GOAL >> Find how many lines of the listing include the string "rigid", and report only that figure.

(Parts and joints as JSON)
━━━━━━━━━━━━━━━━
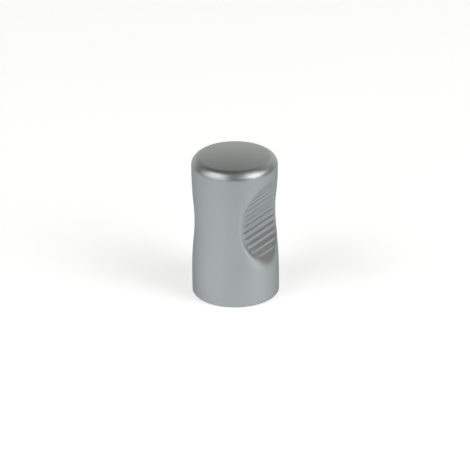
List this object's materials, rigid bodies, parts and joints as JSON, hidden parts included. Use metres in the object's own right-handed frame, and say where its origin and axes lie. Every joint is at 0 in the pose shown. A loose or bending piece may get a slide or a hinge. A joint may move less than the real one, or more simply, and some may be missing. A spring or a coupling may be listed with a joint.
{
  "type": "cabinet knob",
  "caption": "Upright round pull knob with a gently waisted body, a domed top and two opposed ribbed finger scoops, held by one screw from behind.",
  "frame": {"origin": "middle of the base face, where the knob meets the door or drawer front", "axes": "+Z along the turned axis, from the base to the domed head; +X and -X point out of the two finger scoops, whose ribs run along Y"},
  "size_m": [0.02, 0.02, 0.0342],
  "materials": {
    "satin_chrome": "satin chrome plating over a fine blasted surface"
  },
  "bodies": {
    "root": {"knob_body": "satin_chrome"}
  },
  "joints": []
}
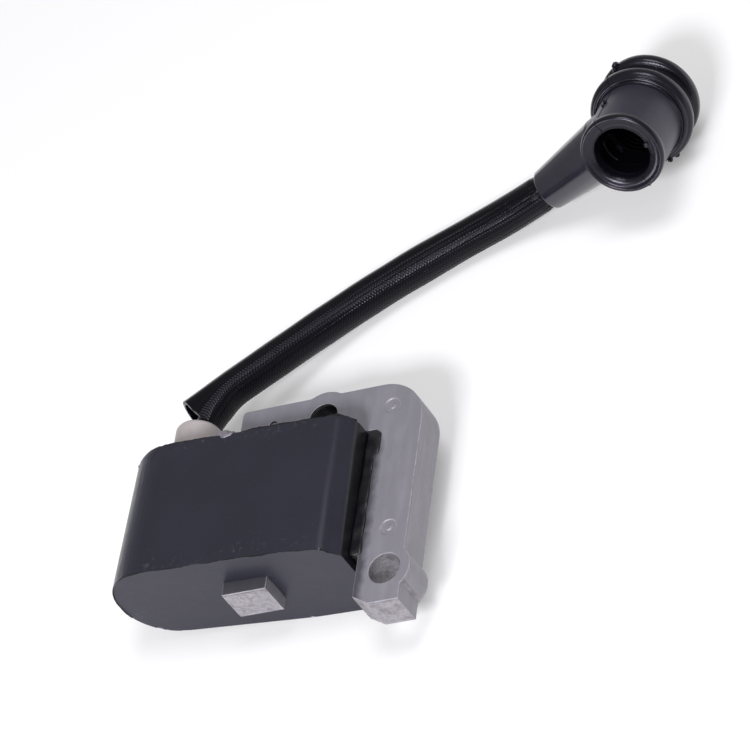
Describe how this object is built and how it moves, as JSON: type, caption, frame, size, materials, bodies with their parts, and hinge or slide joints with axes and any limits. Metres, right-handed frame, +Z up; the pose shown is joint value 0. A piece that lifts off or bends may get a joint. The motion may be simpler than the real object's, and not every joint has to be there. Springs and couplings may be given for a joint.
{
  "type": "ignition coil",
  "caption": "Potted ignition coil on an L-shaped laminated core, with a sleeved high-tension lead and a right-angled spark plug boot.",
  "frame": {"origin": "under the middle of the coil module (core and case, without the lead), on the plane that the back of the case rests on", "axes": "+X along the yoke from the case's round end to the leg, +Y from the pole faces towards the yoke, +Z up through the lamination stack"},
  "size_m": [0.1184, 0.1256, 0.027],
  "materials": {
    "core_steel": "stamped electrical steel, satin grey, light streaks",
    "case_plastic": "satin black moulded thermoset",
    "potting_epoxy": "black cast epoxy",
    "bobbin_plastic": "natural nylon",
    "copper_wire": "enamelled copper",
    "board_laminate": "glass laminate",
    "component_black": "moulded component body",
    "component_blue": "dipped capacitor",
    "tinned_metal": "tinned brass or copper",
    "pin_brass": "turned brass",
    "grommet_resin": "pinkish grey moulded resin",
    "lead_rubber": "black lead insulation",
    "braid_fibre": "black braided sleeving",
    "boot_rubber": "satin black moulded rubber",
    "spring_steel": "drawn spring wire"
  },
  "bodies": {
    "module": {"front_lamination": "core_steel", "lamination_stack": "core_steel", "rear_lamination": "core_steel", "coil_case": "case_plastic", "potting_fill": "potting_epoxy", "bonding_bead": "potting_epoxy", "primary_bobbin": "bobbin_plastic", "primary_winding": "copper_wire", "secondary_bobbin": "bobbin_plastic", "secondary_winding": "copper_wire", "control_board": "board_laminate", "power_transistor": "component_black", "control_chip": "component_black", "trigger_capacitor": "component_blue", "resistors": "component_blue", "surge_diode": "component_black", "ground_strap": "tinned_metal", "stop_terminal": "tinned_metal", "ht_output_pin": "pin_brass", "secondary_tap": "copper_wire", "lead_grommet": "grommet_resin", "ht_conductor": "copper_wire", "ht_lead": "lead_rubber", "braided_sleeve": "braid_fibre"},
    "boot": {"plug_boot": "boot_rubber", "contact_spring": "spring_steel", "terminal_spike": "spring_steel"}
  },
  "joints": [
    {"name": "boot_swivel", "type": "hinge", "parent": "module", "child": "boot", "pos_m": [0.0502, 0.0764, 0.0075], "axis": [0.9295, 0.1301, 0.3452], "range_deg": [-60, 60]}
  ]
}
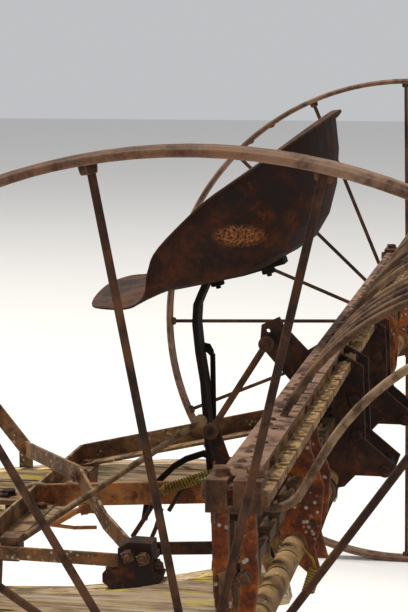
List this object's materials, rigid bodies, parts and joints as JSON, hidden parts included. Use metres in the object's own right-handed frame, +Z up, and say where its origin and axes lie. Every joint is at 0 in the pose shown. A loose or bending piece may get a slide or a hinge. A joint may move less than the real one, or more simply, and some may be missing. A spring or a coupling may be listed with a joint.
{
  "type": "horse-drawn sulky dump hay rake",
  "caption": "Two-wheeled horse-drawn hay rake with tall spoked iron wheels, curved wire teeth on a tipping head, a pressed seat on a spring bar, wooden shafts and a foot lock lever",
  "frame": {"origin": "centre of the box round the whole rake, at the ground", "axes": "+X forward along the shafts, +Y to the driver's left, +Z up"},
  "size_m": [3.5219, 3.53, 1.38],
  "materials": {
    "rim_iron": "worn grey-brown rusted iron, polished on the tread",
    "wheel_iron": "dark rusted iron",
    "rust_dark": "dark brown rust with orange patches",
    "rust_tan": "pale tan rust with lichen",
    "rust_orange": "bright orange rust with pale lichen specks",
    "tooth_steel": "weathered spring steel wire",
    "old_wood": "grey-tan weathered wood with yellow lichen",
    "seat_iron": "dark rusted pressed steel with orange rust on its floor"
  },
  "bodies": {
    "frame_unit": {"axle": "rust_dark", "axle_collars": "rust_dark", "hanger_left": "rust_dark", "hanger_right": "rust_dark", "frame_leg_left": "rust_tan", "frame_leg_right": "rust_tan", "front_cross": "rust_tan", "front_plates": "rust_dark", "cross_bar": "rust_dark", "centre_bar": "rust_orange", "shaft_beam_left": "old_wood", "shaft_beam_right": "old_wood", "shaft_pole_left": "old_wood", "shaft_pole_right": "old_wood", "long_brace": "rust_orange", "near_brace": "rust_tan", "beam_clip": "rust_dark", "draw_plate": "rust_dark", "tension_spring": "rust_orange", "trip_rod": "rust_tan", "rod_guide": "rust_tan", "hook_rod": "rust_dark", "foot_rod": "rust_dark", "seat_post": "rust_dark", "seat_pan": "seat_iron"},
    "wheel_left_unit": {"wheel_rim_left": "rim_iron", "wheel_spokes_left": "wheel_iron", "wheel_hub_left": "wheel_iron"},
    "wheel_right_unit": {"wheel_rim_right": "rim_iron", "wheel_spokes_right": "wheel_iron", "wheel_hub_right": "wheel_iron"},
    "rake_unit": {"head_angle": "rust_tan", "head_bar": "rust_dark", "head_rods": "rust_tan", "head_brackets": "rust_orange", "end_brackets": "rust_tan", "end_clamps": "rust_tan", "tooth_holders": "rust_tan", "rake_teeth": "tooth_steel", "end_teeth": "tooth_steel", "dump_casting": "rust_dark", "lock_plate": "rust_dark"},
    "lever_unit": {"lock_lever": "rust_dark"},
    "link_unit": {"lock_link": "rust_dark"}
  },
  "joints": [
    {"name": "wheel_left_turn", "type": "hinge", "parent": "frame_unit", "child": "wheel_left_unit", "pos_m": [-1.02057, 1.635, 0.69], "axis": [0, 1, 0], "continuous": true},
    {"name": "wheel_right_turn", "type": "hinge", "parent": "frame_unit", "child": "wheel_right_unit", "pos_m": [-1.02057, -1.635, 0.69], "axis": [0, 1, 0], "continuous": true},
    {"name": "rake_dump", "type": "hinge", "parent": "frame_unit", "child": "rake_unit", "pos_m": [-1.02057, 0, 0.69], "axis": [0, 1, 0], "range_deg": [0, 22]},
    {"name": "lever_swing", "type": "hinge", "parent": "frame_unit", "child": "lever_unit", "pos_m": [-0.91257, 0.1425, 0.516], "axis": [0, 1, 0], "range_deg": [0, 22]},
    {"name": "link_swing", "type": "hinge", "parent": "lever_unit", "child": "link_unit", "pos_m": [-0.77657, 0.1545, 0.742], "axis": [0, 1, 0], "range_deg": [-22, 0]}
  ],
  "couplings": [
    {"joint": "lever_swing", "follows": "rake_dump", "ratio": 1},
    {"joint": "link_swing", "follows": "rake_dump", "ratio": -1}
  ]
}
━━━━━━━━━━━━━━━━
RESULT >> 2